Work to do:
Start at the line containing "Model this object", stop at the line containing "# the flat front", and set down every line in that stretch exactly as written, and nothing else.

Material for this task:

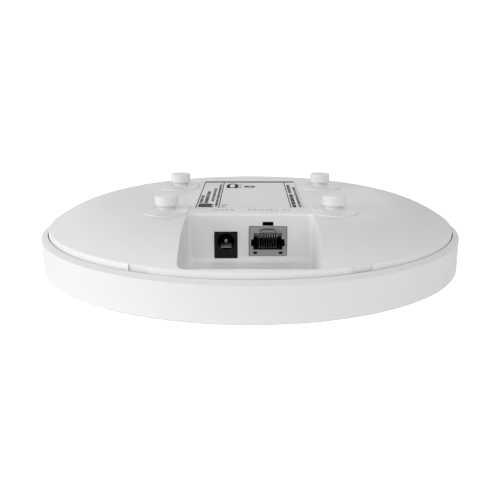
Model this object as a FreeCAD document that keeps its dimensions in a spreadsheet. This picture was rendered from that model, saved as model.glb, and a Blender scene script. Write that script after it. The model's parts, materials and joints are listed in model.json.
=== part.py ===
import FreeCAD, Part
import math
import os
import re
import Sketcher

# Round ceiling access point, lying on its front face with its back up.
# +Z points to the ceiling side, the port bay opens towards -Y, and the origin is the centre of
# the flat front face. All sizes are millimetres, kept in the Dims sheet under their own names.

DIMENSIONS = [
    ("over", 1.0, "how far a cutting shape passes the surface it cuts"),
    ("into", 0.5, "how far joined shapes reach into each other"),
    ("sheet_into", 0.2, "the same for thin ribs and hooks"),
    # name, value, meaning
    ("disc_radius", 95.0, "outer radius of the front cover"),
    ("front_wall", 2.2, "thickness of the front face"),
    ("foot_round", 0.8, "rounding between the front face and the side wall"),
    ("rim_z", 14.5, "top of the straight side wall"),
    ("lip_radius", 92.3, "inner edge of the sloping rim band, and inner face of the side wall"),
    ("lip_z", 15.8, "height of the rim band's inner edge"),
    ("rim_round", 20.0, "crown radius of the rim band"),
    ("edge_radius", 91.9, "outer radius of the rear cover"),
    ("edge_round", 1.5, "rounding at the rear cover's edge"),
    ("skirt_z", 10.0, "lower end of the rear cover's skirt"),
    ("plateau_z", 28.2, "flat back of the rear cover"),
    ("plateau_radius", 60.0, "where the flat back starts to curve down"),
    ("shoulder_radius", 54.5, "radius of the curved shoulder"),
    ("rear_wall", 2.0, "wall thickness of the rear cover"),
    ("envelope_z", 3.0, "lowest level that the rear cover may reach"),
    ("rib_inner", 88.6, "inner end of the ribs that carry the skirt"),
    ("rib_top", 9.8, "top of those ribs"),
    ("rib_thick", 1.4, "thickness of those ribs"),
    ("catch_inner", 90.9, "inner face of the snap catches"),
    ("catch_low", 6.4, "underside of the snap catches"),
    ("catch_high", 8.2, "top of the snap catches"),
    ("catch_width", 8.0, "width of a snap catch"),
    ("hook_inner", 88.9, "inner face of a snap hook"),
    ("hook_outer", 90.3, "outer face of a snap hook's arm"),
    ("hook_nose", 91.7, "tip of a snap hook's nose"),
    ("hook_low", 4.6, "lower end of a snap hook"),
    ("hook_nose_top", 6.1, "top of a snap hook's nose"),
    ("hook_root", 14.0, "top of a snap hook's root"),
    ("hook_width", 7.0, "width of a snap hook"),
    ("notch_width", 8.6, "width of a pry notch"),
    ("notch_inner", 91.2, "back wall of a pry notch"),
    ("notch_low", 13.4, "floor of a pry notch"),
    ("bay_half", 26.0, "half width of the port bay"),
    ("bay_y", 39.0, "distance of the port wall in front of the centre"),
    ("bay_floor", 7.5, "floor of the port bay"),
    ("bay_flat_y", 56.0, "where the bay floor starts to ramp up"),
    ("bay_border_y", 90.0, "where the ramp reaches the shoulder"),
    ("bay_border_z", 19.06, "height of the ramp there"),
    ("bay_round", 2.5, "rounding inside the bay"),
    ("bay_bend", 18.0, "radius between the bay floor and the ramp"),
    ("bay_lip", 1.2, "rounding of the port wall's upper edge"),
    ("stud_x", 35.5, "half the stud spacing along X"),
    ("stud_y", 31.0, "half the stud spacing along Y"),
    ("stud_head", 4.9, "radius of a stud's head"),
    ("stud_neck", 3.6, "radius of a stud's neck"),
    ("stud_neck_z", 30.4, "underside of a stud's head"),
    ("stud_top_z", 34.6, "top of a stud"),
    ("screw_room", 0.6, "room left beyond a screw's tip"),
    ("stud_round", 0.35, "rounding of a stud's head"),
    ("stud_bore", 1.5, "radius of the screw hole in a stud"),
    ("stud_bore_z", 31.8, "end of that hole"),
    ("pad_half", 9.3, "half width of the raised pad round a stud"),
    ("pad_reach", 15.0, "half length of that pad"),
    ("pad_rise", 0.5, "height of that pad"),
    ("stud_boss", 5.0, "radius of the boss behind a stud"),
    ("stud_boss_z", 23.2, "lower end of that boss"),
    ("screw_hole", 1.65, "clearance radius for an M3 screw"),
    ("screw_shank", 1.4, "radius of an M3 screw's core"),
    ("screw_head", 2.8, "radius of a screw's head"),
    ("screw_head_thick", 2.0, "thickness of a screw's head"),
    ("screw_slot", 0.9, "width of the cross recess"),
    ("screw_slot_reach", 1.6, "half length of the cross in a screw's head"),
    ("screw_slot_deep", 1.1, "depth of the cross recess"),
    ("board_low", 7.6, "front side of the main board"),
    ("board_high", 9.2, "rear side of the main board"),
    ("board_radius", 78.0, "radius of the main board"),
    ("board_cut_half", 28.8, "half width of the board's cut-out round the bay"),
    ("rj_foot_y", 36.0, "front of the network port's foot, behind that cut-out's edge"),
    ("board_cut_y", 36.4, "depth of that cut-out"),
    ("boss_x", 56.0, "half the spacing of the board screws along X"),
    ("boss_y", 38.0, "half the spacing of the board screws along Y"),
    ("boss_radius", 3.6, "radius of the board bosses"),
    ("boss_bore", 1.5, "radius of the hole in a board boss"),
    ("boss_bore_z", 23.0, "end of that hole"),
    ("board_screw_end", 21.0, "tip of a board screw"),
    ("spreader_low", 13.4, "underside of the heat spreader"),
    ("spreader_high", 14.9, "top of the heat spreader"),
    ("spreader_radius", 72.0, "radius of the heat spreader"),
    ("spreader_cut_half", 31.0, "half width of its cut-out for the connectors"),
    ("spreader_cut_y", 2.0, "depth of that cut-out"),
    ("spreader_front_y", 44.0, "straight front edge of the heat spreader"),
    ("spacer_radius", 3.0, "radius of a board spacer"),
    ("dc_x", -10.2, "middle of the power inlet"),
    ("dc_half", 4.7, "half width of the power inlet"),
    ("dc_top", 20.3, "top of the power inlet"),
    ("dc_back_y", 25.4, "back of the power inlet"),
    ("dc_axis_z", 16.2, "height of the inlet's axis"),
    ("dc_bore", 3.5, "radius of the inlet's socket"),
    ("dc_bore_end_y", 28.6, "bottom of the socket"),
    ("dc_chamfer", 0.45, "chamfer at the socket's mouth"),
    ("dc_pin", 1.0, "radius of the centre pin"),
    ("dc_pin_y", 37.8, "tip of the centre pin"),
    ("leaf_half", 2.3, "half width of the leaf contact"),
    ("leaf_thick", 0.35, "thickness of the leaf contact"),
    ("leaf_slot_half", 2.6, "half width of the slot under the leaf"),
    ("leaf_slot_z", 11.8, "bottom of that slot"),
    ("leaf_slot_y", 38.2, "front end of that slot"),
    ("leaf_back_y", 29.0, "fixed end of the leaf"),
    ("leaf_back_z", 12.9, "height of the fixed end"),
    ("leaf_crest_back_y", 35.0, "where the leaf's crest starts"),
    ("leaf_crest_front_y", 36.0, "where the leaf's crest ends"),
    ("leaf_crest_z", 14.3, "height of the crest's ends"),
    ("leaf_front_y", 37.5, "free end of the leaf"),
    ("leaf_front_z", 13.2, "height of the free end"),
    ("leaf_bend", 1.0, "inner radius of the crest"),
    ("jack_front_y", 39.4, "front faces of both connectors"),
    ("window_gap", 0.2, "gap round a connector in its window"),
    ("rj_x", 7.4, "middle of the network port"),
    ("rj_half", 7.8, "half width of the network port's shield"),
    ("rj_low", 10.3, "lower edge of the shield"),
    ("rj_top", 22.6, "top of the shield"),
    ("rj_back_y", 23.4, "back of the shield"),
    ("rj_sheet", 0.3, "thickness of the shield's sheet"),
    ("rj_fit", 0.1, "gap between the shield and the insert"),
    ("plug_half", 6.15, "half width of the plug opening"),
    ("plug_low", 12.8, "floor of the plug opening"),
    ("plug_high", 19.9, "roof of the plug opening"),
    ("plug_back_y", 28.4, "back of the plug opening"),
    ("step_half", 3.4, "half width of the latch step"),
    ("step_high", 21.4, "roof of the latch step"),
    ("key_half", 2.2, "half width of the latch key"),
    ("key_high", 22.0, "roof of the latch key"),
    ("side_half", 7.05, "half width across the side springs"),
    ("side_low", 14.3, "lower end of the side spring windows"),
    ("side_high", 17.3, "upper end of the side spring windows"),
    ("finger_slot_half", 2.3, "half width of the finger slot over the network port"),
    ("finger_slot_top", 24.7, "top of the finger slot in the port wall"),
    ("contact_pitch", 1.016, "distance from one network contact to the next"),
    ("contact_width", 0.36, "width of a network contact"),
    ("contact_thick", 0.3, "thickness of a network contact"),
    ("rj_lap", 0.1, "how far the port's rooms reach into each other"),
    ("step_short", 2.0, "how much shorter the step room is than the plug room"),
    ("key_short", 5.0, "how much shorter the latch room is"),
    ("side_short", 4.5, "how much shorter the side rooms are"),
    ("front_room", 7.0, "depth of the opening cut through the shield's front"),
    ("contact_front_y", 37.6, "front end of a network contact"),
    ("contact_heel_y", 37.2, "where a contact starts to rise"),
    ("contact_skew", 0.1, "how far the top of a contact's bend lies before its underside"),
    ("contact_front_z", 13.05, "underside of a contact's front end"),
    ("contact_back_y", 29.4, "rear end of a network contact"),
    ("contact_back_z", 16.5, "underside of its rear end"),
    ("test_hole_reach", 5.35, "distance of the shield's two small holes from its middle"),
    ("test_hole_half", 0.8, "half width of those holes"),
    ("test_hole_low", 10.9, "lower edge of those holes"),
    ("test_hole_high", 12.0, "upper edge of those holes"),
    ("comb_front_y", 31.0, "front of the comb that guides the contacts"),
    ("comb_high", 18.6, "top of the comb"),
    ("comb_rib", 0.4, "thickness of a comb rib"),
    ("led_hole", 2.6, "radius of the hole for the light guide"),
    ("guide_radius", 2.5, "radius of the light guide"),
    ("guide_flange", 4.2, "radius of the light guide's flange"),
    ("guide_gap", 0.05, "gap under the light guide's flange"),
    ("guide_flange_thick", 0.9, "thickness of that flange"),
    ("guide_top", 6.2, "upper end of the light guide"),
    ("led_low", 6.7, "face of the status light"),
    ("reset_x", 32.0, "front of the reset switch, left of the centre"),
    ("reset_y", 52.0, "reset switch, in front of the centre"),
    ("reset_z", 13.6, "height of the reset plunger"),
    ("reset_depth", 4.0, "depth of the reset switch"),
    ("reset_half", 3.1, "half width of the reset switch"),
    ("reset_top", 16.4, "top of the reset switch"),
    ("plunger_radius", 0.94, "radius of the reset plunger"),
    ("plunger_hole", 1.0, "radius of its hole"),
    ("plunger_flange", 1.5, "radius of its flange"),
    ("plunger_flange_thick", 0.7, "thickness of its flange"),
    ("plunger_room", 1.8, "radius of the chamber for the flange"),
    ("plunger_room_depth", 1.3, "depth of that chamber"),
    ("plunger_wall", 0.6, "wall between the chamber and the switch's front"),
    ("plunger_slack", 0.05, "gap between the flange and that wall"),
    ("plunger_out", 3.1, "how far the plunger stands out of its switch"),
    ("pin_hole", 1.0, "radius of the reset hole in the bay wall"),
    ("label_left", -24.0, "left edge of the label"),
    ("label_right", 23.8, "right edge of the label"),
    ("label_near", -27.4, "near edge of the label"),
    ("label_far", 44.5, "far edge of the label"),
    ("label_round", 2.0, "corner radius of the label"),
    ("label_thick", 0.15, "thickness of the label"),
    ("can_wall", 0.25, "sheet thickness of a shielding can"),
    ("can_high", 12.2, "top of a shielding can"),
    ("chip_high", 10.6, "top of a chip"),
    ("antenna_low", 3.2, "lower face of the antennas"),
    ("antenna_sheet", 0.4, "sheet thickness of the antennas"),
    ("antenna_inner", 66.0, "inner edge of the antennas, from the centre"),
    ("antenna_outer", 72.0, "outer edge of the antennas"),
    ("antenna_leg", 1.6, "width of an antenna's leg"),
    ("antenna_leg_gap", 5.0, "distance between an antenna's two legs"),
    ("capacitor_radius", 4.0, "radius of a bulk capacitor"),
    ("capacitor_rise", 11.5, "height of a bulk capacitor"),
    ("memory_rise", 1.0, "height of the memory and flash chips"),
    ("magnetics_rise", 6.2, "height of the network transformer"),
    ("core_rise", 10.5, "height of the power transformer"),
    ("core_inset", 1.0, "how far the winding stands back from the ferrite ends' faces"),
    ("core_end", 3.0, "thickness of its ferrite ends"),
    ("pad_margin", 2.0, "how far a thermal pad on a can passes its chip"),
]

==

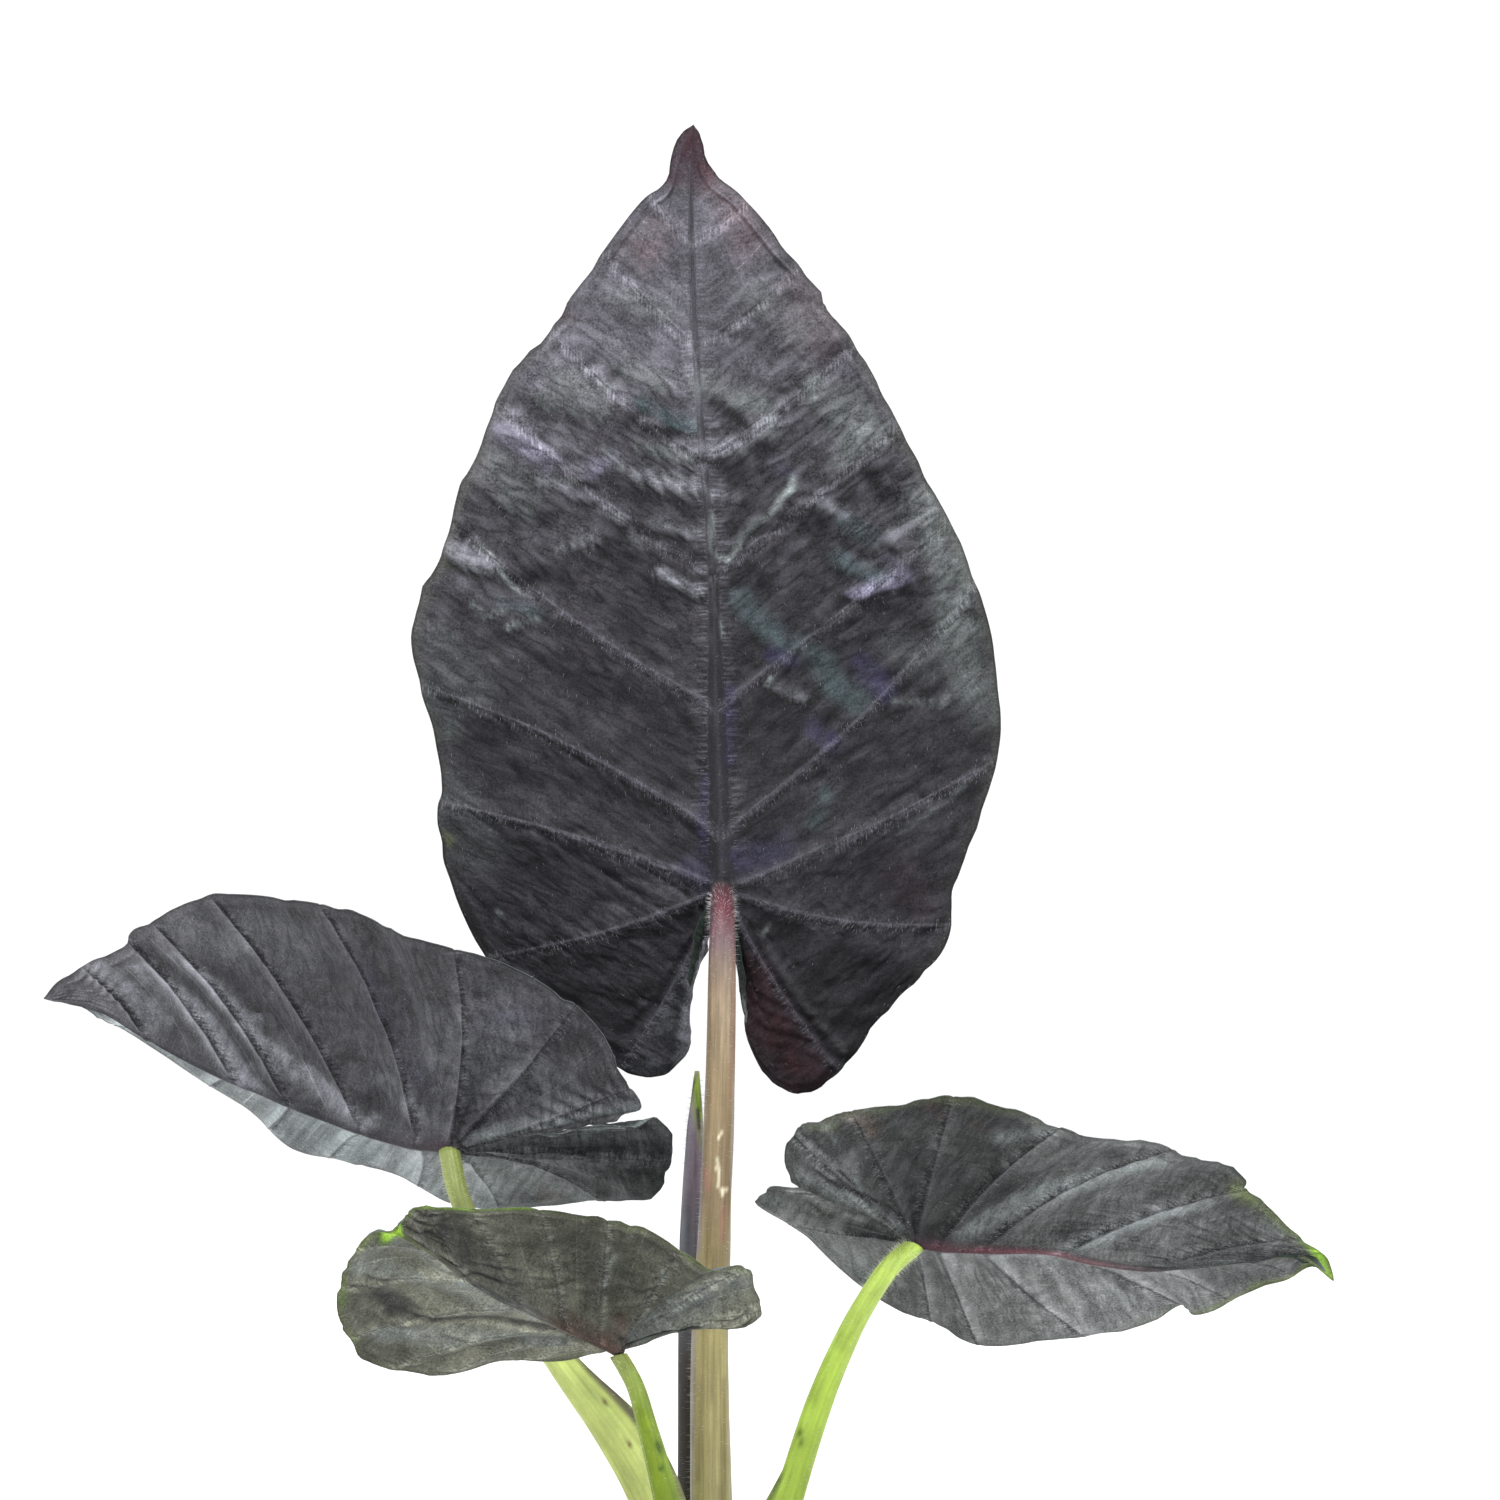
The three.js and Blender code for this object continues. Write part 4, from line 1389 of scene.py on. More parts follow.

Exercise output:
Model this object as a FreeCAD document that keeps its dimensions in a spreadsheet. This picture was rendered from that model, saved as model.glb, and a Blender scene script. Write that script after it. The model's parts, materials and joints are listed in model.json.
=== part.py ===
import FreeCAD, Part
import math
import os
import re
import Sketcher

# Round ceiling access point, lying on its front face with its back up.
# +Z points to the ceiling side, the port bay opens towards -Y, and the origin is the centre of
# the flat front face. All sizes are millimetres, kept in the Dims sheet under their own names.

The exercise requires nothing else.